My Kale-centric world has relaxed a bit now – Kale and I trust one another and have an easy, happy relationship. He’s a wonderful boy and I am proud of him (except maybe the scratching/pinching thing. Not so proud of that these days). I’ve made a point to call friends the former me hung with pre-baby, and to ask them about the goings on in their lives before gushing endlessly about whatever new milestone Kale has met. I truly want to know what is happening in their lives because it’s every bit as important as the stuff going on in my life. I really appreciate it when even if they aren’t totally interested in the simple little triumphs in my world (“He has two teeth! And can sit up!”), they at least fake it long enough to hear me being excited and cheery until the conversation drifts to other things because it’s more important for them to hear me happy and positive than it is to actually hear what I am saying.

These are the people I value in my life.

Today I went for a walk in the spring sunshine and felt the warmth. I have so much to be thankful for. I really, really do.

10 years ago

4 Comments

  1. My whole life I’ve been surrounded by my siblings and friends having children and watching their friends, and spouses come and go, change, etc. So what you wrote about is nothing new in my world.

    You made a great point though. You like YOU! And not a lot of people can say that.

    You had a beautiful child with a man you adore!

    Of course your world and friends are going to change.
    You’re whole thought pattern about life, death, morals, princples etc have all changed or become stronger in their beliefs more than ever before.
    You’re looking at the bigger picture and whats best for you family in the long run!
    Again, kootos, cos not a lot of people will do that… they will try to hold onto the past and move into the future with it. (not smart)

    Those friends who do not understand, well, in my opinion, they are not good friends.

    There are only a few times in life when those around you (thought to be friends) will be tested with an experience you’re going through.
    How they cope, deal with you, your situation, will tell what kind of friends they are.
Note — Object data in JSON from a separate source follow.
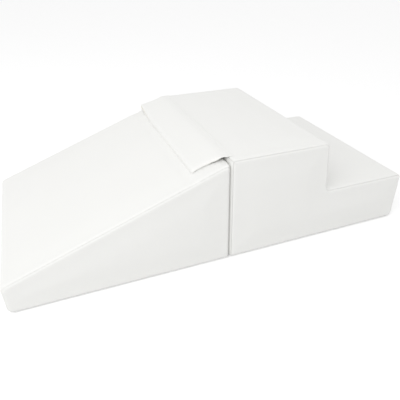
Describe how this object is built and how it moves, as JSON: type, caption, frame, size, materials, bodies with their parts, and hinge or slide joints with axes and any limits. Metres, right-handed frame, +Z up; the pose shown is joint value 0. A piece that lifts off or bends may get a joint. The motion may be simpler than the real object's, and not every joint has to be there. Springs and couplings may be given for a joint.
{
  "type": "soft play foam climber",
  "caption": "Padded foam climber for toddlers: a wedge slide and a block with a platform and a lower step, joined by a sewn flap that folds over the join.",
  "frame": {"origin": "on the floor, under the middle of the whole climber, in the middle of the join between the slide and the steps", "axes": "+X from the slide's toe towards the steps, +Y across towards the side with the zips, +Z up"},
  "size_m": [1.197, 0.606, 0.311],
  "materials": {
    "cover": "smooth white faux leather, semi-matt",
    "foam": "open-cell upholstery foam, matt",
    "loop_tape": "white loop tape",
    "hook_tape": "white hook tape",
    "zip_tape": "white woven zip tape",
    "zip_coil": "white nylon coil",
    "zip_metal": "nickel-plated"
  },
  "bodies": {
    "slide_module": {"slide_foam_wedge": "foam", "slide_ramp_panel": "cover", "slide_join_panel": "cover", "slide_base_panel": "cover", "slide_near_side_panel": "cover", "slide_far_side_panel": "cover", "slide_far_lower_panel": "cover", "slide_loop_tape": "loop_tape", "slide_zip_upper_tape": "zip_tape", "slide_zip_lower_tape": "zip_tape", "slide_zip_coil": "zip_coil", "slide_zip_top_stop": "zip_metal", "slide_zip_end_stop": "zip_metal"},
    "slide_zip_slider": {"slide_zip_slider": "zip_metal"},
    "slide_zip_pull": {"slide_zip_pull": "zip_metal"},
    "steps_module": {"steps_base_foam": "foam", "steps_upper_foam": "foam", "steps_top_panel": "cover", "steps_join_panel": "cover", "steps_base_panel": "cover", "steps_near_side_panel": "cover", "steps_far_side_panel": "cover", "steps_far_lower_panel": "cover", "flap_sewn_edge": "cover", "steps_zip_upper_tape": "zip_tape", "steps_zip_lower_tape": "zip_tape", "steps_zip_coil": "zip_coil", "steps_zip_top_stop": "zip_metal", "steps_zip_end_stop": "zip_metal"},
    "steps_zip_slider": {"steps_zip_slider": "zip_metal"},
    "steps_zip_pull": {"steps_zip_pull": "zip_metal"},
    "flap": {"flap_top_skin": "cover", "flap_padding": "foam", "flap_bottom_skin": "cover", "flap_hook_tape": "hook_tape"}
  },
  "joints": [
    {"name": "steps_lift_off", "type": "slide", "parent": "slide_module", "child": "steps_module", "axis": [0, 0, 1], "range_m": [0, 0.35]},
    {"name": "flap_fold", "type": "hinge", "parent": "steps_module", "child": "flap", "pos_m": [-0.004, 0, 0.3096], "axis": [0, 1, 0], "range_deg": [0, 175]},
    {"name": "slide_zip_run", "type": "slide", "parent": "slide_module", "child": "slide_zip_slider", "axis": [-1, 0, 0], "range_m": [0, 0.45]},
    {"name": "slide_zip_pull_swing", "type": "hinge", "parent": "slide_zip_slider", "child": "slide_zip_pull", "pos_m": [-0.0726, 0.30125, 0.042], "axis": [0, 0, -1], "range_deg": [0, 175]},
    {"name": "steps_zip_run", "type": "slide", "parent": "steps_module", "child": "steps_zip_slider", "axis": [1, 0, 0], "range_m": [0, 0.45]},
    {"name": "steps_zip_pull_swing", "type": "hinge", "parent": "steps_zip_slider", "child": "steps_zip_pull", "pos_m": [0.0726, 0.30125, 0.042], "axis": [0, 0, 1], "range_deg": [0, 175]}
  ]
}
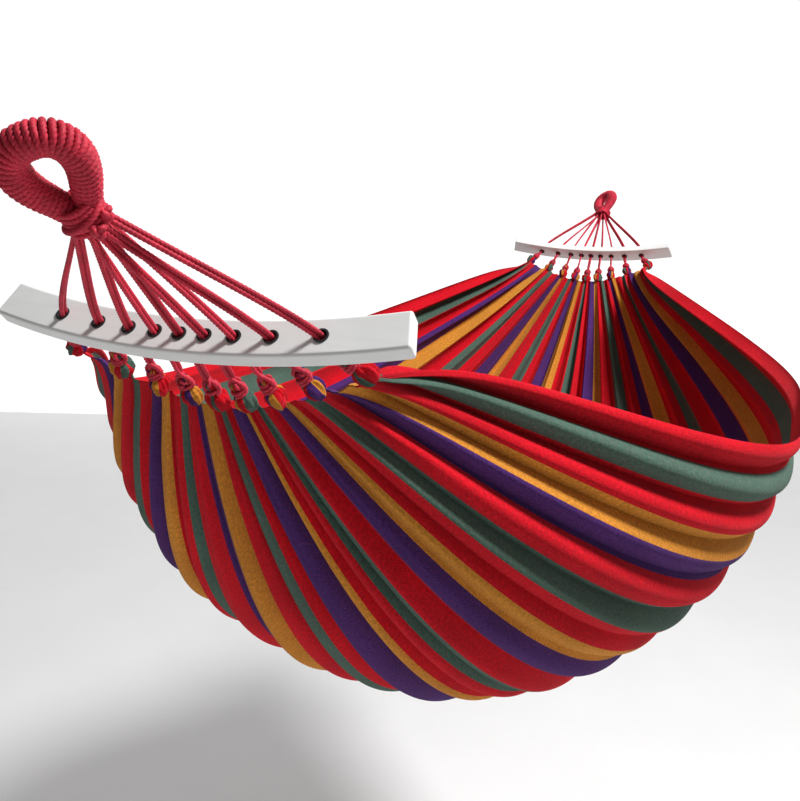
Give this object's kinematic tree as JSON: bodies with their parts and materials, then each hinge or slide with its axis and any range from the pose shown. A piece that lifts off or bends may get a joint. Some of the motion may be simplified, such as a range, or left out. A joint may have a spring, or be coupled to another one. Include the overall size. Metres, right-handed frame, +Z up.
{
  "type": "hammock",
  "caption": "Striped canvas hammock with bowed white spreader bars and red cord clews, hung by a wrapped rope eye at each end.",
  "frame": {"origin": "seat of the near eye, where the hook bears on the inside of the rope loop", "axes": "+X along the hammock from the near eye to the far eye, +Y to the left, +Z up"},
  "size_m": [2.0984, 1.0104, 0.7885],
  "materials": {
    "canvas": "matte",
    "rope": "matte",
    "painted_wood": "satin",
    "black_bush": "matte"
  },
  "bodies": {
    "eyes": {"near_eye_core": "rope", "near_eye_wrap": "rope", "near_neck_whipping": "rope", "far_eye_core": "rope", "far_eye_wrap": "rope", "far_neck_whipping": "rope"},
    "bed": {"bed_cloth": "canvas"},
    "near_end": {"near_spreader_bar": "painted_wood", "near_bar_eyelets": "black_bush", "near_clew_cord_1": "rope", "near_clew_cord_2": "rope", "near_clew_cord_3": "rope", "near_clew_cord_4": "rope", "near_clew_cord_5": "rope", "near_clew_cord_6": "rope", "near_clew_cord_7": "rope", "near_clew_cord_8": "rope", "near_clew_cord_9": "rope", "near_cloth_gathers": "canvas", "near_lashings": "rope", "near_cloth_end": "canvas"},
    "far_end": {"far_spreader_bar": "painted_wood", "far_bar_eyelets": "black_bush", "far_clew_cord_1": "rope", "far_clew_cord_2": "rope", "far_clew_cord_3": "rope", "far_clew_cord_4": "rope", "far_clew_cord_5": "rope", "far_clew_cord_6": "rope", "far_clew_cord_7": "rope", "far_clew_cord_8": "rope", "far_clew_cord_9": "rope", "far_cloth_gathers": "canvas", "far_lashings": "rope", "far_cloth_end": "canvas"}
  },
  "joints": [
    {"name": "bed_swing", "type": "hinge", "parent": "eyes", "child": "bed", "pos_m": [0.04534, 0, -0.04228], "axis": [1, 0, 0], "range_deg": [-35, 35]},
    {"name": "near_bar_tip", "type": "hinge", "parent": "bed", "child": "near_end", "pos_m": [0.04534, 0, -0.04228], "axis": [1, 0, 0], "range_deg": [-12, 12]},
    {"name": "far_bar_tip", "type": "hinge", "parent": "bed", "child": "far_end", "pos_m": [2.00466, 0, -0.04228], "axis": [1, 0, 0], "range_deg": [-12, 12]}
  ]
}
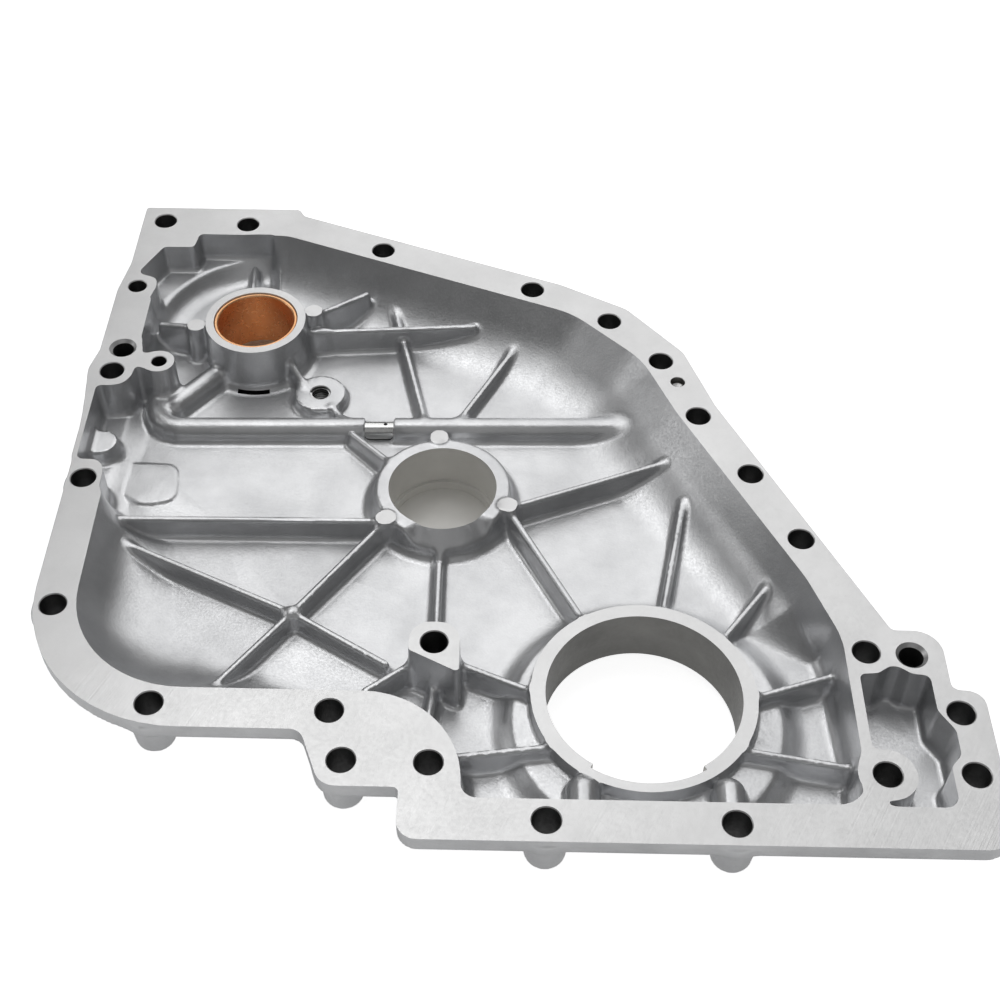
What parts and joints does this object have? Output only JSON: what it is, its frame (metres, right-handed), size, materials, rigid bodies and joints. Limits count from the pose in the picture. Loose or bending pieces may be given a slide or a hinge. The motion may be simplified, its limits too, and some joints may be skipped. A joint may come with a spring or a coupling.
{
  "type": "timing cover",
  "caption": "Ribbed cast aluminium engine timing cover with a crank seal bore, a closed middle bore, a bronze-bushed drive bore and an oil rail.",
  "frame": {"origin": "centre of the bounding box, at the plane of the outer bosses that the cover lies on", "axes": "+Z out of the gasket face, along the bores; +Y from the crank bore towards the drive bush; +X towards the oil pocket"},
  "size_m": [0.3864, 0.3729, 0.042],
  "materials": {
    "cast_aluminium": "sand-cast skin, with milled gasket face and bored seats",
    "bronze": "finely bored bronze",
    "steel": "bright drawn tube"
  },
  "bodies": {
    "root": {"cover_casting": "cast_aluminium", "drive_bush": "bronze", "oil_tube": "steel"}
  },
  "joints": []
}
    I’m glad you like you, and where you are in life.
    It makes me happy to see people grow in a positive way.

    🙂

  2. I think it is awesome that you love the you you’ve become. Working in the legal field I see a lot of divorce proceedings come by my desk where these newish wife/moms have some sort of weird mid-life crisis and suddenly miss the ‘good old days’ where they could go out and gab with the girls, go clubbing…basically saying that they ‘lost who they were’. It amazes me how they feel that the bar star they were is somehow better than the family they have created and the life they have brought into the world. Luckily, in most of those cases, the parent that truly values the child ends up with custody, but families get ruined in the process. I have also happily watched as some of my friends have transitioned into a happy family life while letting their inner bar star out every once and a while when appropriate. The defenition of balance!

    Life is an evolution where we recreate ourselves time and again. Some incarnations we like, some maybe not so much. And like the wider world, evolution runs at a different pace for everyone. Ben and I got married about five years before most of our friends started getting married and we sort of disappeared from the social scene because we were enjoying the fresh relationshipiness that comes with being newlyweds. Meanwhile, we didn’t relate any longer with the bar trolling our friends were doing. Eventually as everyone partnered up, our friends started coming round more and more. In over ten years now this dynamic has ebbed and flowed and we expect will continue to do so as everyone’s life changes.

    I really applaud that you’ve attempted to be so considerate of all of your friends and incorporate them into your new reality. It says a lot about you and your friends are lucky to have you!